— START Available data —
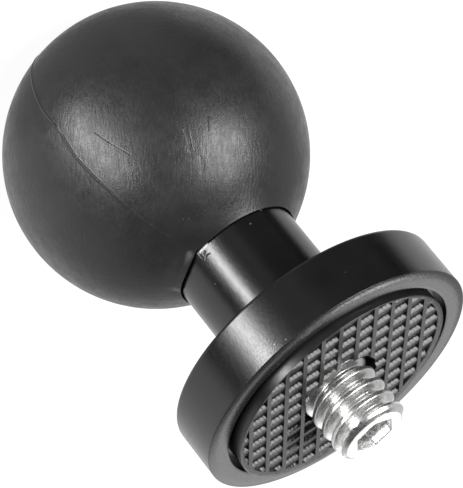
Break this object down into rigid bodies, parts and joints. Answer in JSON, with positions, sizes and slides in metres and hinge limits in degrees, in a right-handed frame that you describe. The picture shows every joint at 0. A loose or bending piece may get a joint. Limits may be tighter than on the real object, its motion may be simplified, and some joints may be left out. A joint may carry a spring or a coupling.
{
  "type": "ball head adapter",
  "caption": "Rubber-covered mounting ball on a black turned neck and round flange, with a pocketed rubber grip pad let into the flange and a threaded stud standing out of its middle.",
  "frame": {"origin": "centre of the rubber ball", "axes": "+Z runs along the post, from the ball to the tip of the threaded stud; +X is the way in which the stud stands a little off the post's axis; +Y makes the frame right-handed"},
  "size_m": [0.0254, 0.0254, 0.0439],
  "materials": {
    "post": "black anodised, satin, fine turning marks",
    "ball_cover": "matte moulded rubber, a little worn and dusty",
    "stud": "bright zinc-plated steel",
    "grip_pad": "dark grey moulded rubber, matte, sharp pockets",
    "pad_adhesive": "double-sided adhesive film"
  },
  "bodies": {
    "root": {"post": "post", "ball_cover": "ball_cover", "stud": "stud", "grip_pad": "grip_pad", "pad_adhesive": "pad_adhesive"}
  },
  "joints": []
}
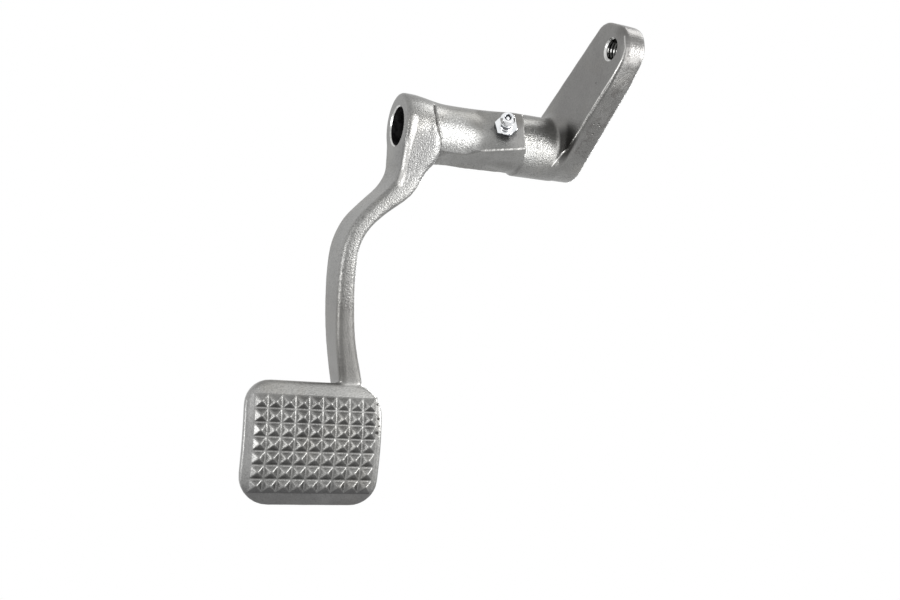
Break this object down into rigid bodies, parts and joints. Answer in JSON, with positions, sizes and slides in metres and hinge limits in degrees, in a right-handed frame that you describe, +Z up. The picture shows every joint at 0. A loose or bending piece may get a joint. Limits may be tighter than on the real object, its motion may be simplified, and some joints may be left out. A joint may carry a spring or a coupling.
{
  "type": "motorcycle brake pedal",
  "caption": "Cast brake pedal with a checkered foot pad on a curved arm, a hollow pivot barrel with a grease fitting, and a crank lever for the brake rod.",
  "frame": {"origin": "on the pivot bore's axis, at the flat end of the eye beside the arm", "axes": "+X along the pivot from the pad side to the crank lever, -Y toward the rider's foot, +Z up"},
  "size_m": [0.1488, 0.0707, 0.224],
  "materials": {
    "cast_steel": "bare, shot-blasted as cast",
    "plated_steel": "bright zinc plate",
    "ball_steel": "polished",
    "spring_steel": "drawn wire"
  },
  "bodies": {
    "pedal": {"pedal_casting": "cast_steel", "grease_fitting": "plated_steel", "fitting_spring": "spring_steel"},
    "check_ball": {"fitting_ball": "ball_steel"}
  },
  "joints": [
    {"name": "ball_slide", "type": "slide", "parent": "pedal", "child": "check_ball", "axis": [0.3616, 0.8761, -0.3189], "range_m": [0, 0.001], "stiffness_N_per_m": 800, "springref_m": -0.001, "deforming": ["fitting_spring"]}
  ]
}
— END Available data —
**What you have to do:**
Set down the material above again, word for word.

**Reply to the exercise:**
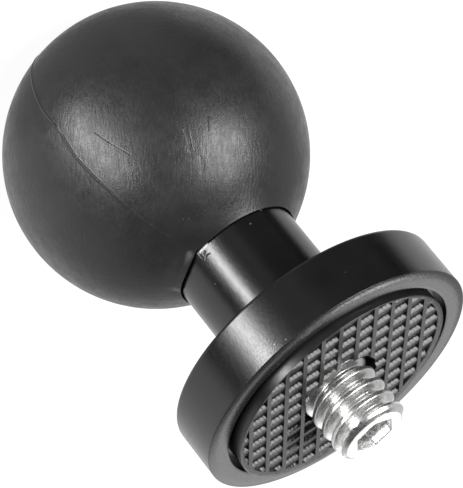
Break this object down into rigid bodies, parts and joints. Answer in JSON, with positions, sizes and slides in metres and hinge limits in degrees, in a right-handed frame that you describe. The picture shows every joint at 0. A loose or bending piece may get a joint. Limits may be tighter than on the real object, its motion may be simplified, and some joints may be left out. A joint may carry a spring or a coupling.
{
  "type": "ball head adapter",
  "caption": "Rubber-covered mounting ball on a black turned neck and round flange, with a pocketed rubber grip pad let into the flange and a threaded stud standing out of its middle.",
  "frame": {"origin": "centre of the rubber ball", "axes": "+Z runs along the post, from the ball to the tip of the threaded stud; +X is the way in which the stud stands a little off the post's axis; +Y makes the frame right-handed"},
  "size_m": [0.0254, 0.0254, 0.0439],
  "materials": {
    "post": "black anodised, satin, fine turning marks",
    "ball_cover": "matte moulded rubber, a little worn and dusty",
    "stud": "bright zinc-plated steel",
    "grip_pad": "dark grey moulded rubber, matte, sharp pockets",
    "pad_adhesive": "double-sided adhesive film"
  },
  "bodies": {
    "root": {"post": "post", "ball_cover": "ball_cover", "stud": "stud", "grip_pad": "grip_pad", "pad_adhesive": "pad_adhesive"}
  },
  "joints": []
}
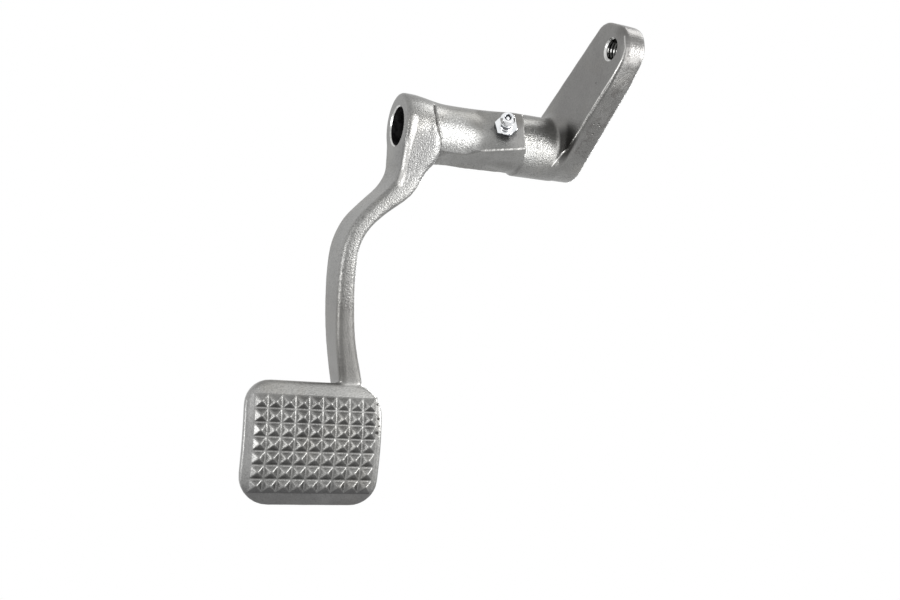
Break this object down into rigid bodies, parts and joints. Answer in JSON, with positions, sizes and slides in metres and hinge limits in degrees, in a right-handed frame that you describe, +Z up. The picture shows every joint at 0. A loose or bending piece may get a joint. Limits may be tighter than on the real object, its motion may be simplified, and some joints may be left out. A joint may carry a spring or a coupling.
{
  "type": "motorcycle brake pedal",
  "caption": "Cast brake pedal with a checkered foot pad on a curved arm, a hollow pivot barrel with a grease fitting, and a crank lever for the brake rod.",
  "frame": {"origin": "on the pivot bore's axis, at the flat end of the eye beside the arm", "axes": "+X along the pivot from the pad side to the crank lever, -Y toward the rider's foot, +Z up"},
  "size_m": [0.1488, 0.0707, 0.224],
  "materials": {
    "cast_steel": "bare, shot-blasted as cast",
    "plated_steel": "bright zinc plate",
    "ball_steel": "polished",
    "spring_steel": "drawn wire"
  },
  "bodies": {
    "pedal": {"pedal_casting": "cast_steel", "grease_fitting": "plated_steel", "fitting_spring": "spring_steel"},
    "check_ball": {"fitting_ball": "ball_steel"}
  },
  "joints": [
    {"name": "ball_slide", "type": "slide", "parent": "pedal", "child": "check_ball", "axis": [0.3616, 0.8761, -0.3189], "range_m": [0, 0.001], "stiffness_N_per_m": 800, "springref_m": -0.001, "deforming": ["fitting_spring"]}
  ]
}